#### What is asked
Please output exactly the lines of the material from the first through the line containing "on two handles.", and nothing more.

——————————

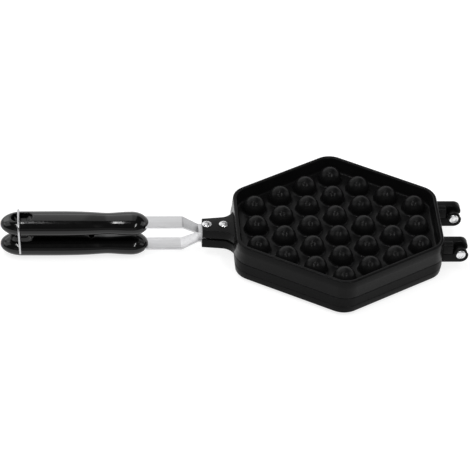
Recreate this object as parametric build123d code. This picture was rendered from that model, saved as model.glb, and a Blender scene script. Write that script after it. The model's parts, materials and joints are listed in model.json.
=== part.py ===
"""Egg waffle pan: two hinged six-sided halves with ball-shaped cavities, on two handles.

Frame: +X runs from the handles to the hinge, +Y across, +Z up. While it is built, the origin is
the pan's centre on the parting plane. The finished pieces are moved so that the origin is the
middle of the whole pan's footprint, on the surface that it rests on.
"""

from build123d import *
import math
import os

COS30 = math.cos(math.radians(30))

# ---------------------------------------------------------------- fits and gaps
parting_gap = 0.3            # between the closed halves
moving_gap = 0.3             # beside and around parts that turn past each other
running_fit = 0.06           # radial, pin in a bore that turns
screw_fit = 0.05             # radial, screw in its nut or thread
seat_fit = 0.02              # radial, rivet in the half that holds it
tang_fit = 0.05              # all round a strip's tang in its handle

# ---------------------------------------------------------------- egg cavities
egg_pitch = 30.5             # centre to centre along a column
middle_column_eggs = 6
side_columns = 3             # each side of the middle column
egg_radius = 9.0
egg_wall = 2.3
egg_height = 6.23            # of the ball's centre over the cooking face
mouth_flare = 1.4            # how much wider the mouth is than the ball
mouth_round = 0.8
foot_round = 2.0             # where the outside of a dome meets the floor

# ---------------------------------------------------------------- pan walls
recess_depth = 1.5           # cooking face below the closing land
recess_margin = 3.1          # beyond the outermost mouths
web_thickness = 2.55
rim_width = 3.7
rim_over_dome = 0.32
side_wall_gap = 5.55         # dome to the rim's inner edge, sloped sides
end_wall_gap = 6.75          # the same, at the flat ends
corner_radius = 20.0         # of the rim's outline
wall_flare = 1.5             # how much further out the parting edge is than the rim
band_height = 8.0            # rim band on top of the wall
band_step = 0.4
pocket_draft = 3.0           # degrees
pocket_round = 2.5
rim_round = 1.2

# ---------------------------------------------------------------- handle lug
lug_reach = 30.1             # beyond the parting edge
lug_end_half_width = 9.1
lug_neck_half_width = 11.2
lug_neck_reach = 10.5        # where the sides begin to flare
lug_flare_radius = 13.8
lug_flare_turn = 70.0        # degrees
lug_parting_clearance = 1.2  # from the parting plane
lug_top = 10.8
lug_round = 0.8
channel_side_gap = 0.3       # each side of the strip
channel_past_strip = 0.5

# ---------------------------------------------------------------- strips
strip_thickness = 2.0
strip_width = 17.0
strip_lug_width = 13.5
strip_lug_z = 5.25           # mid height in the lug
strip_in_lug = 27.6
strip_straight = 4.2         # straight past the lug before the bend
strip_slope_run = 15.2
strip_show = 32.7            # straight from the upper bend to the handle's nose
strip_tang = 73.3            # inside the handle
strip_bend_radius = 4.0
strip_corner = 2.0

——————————

#### Reply
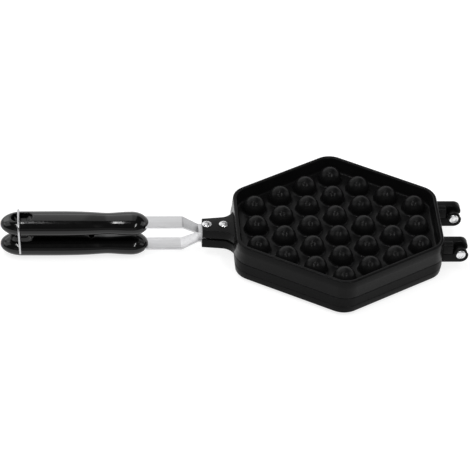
Recreate this object as parametric build123d code. This picture was rendered from that model, saved as model.glb, and a Blender scene script. Write that script after it. The model's parts, materials and joints are listed in model.json.
=== part.py ===
"""Egg waffle pan: two hinged six-sided halves with ball-shaped cavities, on two handles.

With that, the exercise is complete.